START Task material

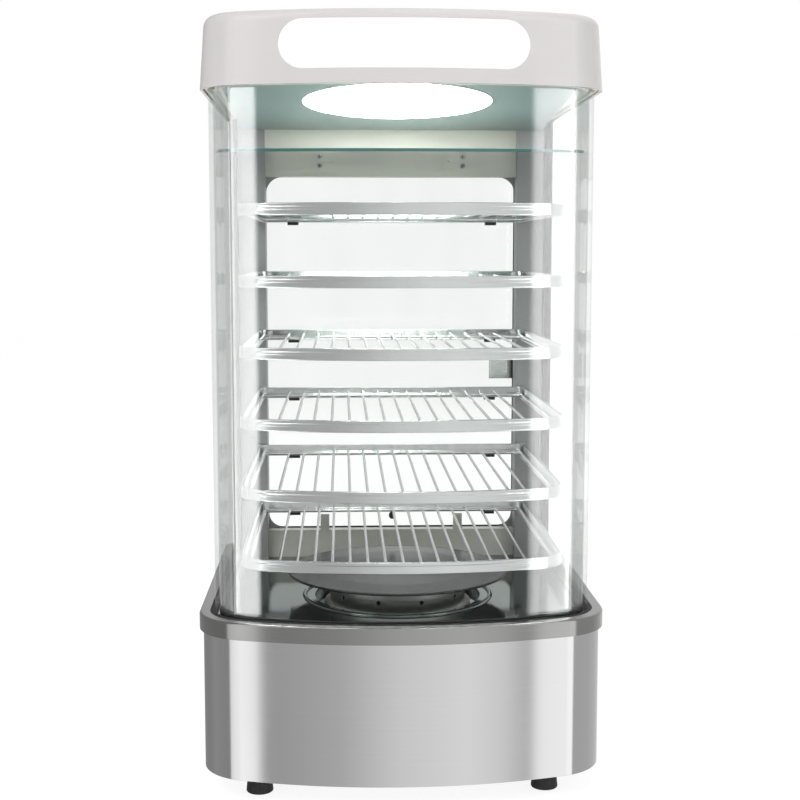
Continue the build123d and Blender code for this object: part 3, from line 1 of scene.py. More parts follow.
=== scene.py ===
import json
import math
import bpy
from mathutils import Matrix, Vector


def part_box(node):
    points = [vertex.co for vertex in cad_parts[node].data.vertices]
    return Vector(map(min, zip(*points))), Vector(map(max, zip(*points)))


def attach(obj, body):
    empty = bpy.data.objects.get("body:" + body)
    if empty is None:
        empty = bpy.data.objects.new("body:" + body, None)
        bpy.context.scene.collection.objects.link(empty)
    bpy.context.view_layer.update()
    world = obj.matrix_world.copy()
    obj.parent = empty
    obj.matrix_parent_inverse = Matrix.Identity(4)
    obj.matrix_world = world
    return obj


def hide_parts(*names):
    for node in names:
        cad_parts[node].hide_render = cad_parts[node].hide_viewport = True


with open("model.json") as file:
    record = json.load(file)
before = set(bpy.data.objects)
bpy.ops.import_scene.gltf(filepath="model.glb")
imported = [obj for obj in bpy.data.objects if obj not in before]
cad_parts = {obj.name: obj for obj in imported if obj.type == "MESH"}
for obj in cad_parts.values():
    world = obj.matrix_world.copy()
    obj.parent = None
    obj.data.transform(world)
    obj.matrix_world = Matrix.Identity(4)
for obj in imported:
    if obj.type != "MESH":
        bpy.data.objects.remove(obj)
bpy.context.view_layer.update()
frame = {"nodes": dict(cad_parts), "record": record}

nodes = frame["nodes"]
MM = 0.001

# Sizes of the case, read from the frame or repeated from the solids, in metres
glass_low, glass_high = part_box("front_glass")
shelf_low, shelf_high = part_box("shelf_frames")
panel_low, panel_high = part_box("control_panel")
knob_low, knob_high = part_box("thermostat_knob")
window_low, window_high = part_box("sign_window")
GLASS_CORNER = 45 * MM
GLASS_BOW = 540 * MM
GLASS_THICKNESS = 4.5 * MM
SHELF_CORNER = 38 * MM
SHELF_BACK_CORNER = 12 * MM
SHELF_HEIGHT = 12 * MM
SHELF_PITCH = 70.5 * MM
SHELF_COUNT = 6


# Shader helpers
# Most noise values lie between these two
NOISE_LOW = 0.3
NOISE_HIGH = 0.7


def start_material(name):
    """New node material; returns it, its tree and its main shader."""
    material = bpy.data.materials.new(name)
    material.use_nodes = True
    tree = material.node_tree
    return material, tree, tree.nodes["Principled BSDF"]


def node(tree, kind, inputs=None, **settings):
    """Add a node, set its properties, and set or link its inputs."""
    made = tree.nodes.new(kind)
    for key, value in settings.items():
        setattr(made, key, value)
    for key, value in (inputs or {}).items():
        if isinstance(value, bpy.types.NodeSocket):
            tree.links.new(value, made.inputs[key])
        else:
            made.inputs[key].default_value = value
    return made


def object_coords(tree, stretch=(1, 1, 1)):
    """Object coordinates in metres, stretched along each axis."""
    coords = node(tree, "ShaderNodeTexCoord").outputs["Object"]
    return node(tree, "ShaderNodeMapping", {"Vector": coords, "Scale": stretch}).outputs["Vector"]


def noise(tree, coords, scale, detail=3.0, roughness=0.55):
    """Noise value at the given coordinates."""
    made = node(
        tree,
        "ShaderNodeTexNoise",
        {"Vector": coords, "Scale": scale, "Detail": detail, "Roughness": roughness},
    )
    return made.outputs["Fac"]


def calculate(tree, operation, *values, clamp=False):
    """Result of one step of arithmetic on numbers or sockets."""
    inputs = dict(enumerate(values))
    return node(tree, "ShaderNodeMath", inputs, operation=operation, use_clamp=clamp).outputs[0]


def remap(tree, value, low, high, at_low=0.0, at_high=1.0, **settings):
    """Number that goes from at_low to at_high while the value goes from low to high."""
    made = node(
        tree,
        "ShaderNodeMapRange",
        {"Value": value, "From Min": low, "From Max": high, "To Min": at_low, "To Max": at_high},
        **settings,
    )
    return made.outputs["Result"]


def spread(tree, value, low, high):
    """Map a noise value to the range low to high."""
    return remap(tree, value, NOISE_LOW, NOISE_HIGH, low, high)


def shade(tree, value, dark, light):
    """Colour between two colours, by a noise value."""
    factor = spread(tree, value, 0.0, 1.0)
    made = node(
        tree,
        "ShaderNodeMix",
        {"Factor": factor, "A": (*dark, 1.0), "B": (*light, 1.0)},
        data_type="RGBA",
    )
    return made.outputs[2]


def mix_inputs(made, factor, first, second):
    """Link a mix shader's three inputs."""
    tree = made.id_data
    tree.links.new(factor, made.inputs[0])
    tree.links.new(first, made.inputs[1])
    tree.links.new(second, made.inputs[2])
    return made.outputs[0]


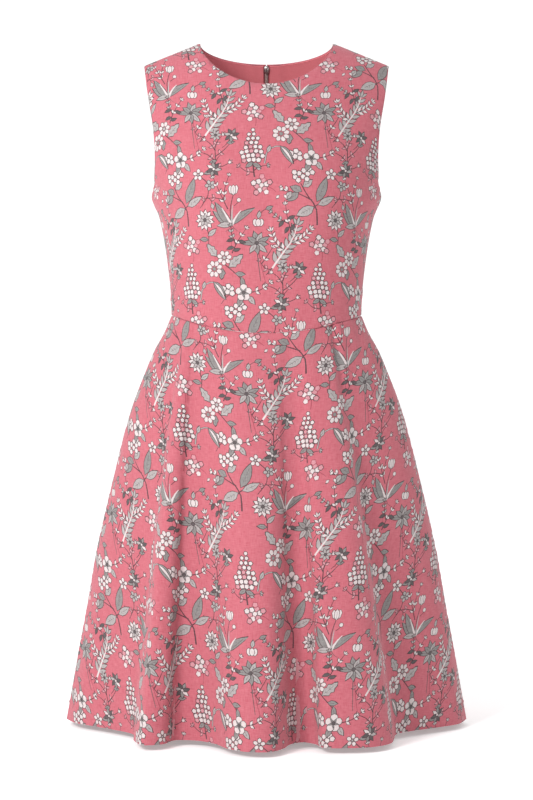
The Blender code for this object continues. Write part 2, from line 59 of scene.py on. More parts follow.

END Task material
START Task material

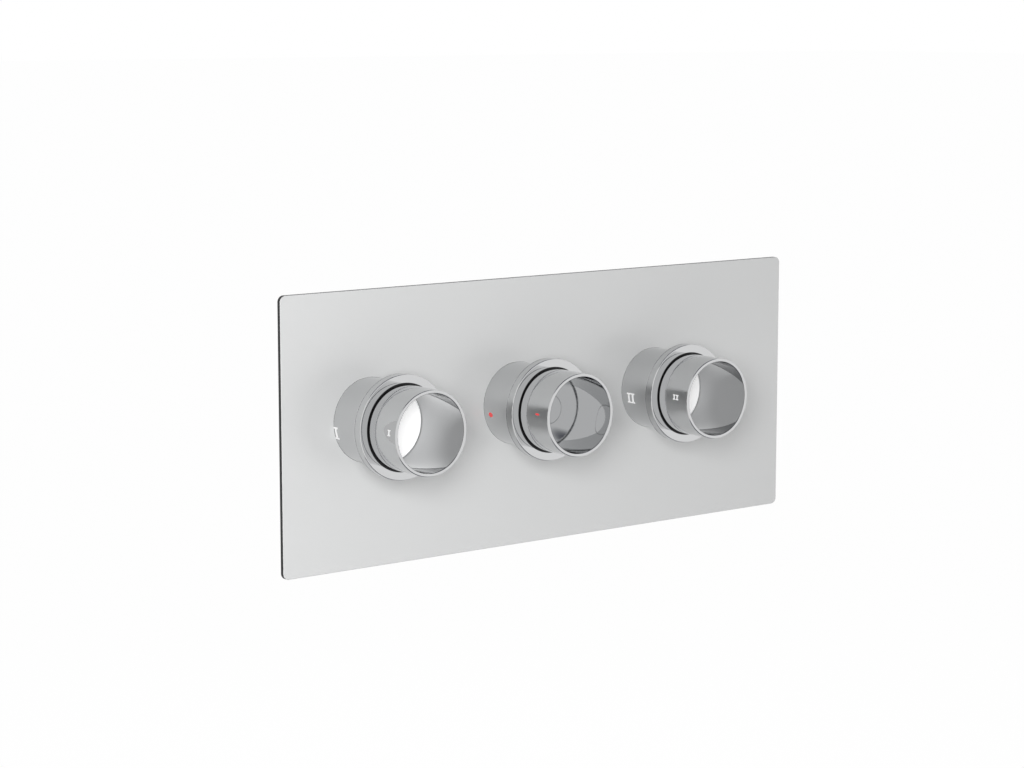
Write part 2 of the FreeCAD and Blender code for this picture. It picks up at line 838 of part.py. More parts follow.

END Task material

[Stated exercise] Pull out all lines containing "code".

[Response to this task]
Continue the build123d and Blender code for this object: part 3, from line 1 of scene.py. More parts follow.
The Blender code for this object continues. Write part 2, from line 59 of scene.py on. More parts follow.
Write part 2 of the FreeCAD and Blender code for this picture. It picks up at line 838 of part.py. More parts follow.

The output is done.